Given data |
◇ ◇ ◇ ◇ ◇

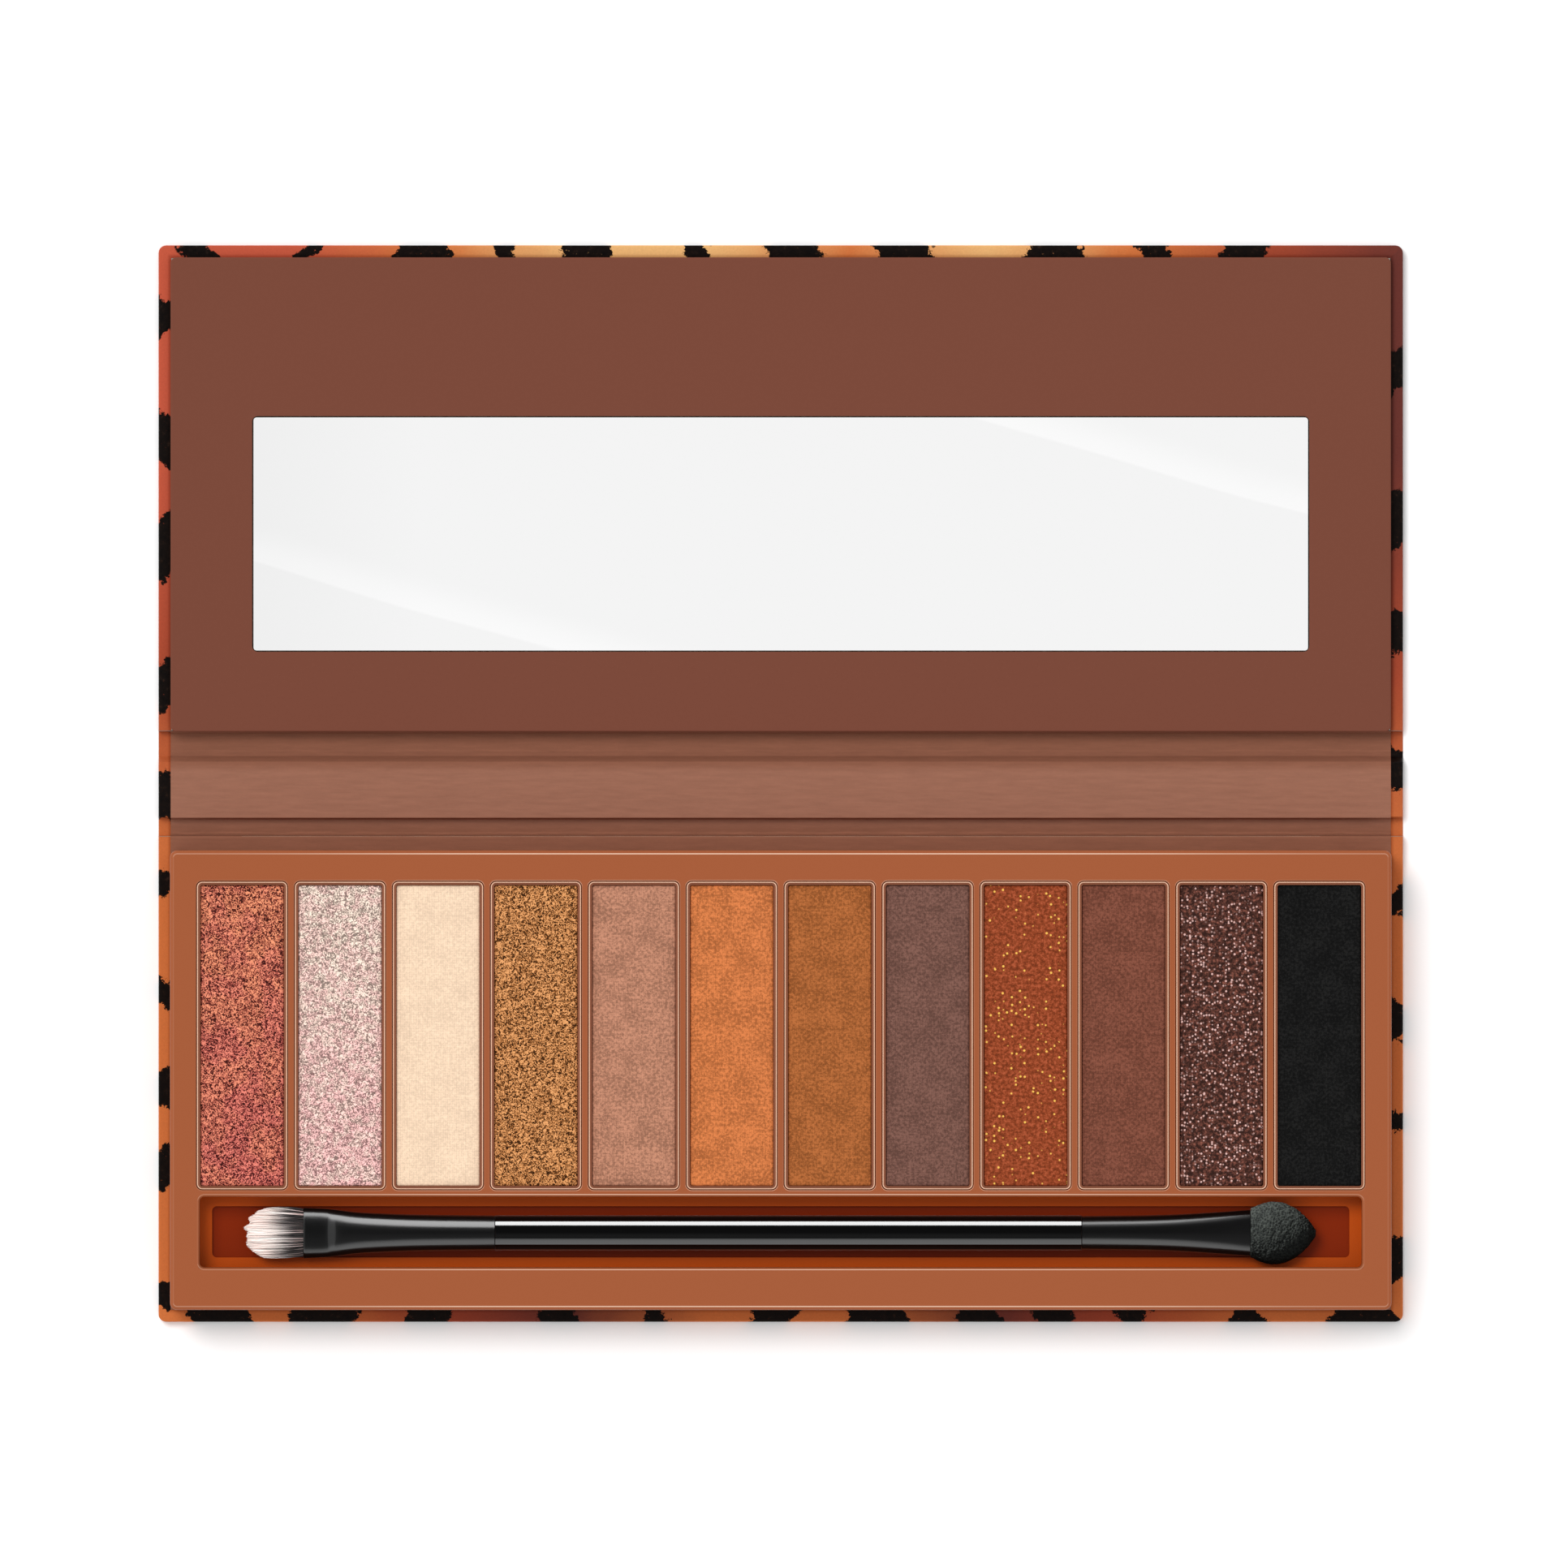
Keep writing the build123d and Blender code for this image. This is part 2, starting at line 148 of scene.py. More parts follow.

◇ ◇ ◇ ◇ ◇

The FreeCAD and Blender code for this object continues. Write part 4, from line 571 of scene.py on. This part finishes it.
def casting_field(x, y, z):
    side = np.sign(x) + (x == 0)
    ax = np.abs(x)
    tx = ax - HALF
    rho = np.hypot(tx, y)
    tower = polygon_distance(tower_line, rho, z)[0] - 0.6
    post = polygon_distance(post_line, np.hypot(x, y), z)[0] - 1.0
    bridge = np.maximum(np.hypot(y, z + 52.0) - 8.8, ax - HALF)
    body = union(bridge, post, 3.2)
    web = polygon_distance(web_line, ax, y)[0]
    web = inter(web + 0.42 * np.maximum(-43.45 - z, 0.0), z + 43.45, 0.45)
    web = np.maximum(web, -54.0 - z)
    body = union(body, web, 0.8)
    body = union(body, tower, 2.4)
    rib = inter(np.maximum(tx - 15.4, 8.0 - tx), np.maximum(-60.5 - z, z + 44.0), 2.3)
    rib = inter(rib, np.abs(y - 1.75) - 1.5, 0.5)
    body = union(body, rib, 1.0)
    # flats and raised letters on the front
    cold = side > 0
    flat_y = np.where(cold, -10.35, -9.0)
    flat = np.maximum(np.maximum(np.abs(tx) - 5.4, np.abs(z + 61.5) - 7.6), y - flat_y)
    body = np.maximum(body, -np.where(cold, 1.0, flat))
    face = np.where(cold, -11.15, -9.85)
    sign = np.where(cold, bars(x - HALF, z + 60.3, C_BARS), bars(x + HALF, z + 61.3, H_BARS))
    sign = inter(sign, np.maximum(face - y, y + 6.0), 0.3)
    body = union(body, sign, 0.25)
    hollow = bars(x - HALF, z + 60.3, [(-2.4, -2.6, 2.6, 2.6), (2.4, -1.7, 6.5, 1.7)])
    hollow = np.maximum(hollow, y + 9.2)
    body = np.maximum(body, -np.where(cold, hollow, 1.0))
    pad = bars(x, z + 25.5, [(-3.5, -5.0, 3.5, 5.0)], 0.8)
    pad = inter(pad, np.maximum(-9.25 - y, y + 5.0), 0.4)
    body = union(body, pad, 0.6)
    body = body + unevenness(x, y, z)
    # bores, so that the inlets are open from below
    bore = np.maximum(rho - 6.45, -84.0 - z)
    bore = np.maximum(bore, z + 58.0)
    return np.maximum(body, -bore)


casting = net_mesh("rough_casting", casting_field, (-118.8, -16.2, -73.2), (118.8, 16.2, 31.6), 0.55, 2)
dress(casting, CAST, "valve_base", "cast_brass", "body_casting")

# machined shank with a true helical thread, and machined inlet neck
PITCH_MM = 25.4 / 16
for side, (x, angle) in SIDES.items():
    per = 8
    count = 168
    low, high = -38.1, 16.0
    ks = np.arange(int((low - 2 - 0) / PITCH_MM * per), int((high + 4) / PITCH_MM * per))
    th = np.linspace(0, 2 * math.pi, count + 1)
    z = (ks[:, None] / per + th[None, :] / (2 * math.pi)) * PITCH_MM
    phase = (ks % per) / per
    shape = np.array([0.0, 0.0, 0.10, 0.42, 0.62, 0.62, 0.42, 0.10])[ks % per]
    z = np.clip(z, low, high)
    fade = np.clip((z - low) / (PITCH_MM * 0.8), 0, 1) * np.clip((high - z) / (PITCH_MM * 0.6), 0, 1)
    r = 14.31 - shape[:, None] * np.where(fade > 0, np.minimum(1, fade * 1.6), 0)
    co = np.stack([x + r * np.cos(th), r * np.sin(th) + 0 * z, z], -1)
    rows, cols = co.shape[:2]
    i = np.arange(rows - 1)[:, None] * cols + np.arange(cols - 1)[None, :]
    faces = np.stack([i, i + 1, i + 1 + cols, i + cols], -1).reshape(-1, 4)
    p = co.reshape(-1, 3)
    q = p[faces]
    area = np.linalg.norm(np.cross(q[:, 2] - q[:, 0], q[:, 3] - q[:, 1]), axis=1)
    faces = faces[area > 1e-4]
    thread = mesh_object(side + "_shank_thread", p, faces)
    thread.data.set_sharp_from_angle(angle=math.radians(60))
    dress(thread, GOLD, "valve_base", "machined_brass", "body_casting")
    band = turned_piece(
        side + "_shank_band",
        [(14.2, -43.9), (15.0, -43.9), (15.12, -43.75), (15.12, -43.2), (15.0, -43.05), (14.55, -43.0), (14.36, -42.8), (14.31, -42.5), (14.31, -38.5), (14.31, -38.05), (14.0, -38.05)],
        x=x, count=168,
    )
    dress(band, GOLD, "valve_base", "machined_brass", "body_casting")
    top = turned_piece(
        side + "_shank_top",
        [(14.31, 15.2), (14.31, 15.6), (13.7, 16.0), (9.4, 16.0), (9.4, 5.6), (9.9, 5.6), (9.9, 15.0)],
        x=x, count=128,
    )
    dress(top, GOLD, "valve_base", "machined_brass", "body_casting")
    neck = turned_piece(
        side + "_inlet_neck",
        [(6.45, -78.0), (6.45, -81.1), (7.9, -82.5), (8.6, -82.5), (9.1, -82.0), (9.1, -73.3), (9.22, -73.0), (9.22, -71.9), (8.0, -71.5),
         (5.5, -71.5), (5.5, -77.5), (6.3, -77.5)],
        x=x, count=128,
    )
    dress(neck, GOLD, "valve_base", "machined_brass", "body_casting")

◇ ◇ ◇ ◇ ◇

Look through the entries above for the word "scene". Copy every line where it shows up.

Output for this exercise |
Keep writing the build123d and Blender code for this image. This is part 2, starting at line 148 of scene.py. More parts follow.
The FreeCAD and Blender code for this object continues. Write part 4, from line 571 of scene.py on. This part finishes it.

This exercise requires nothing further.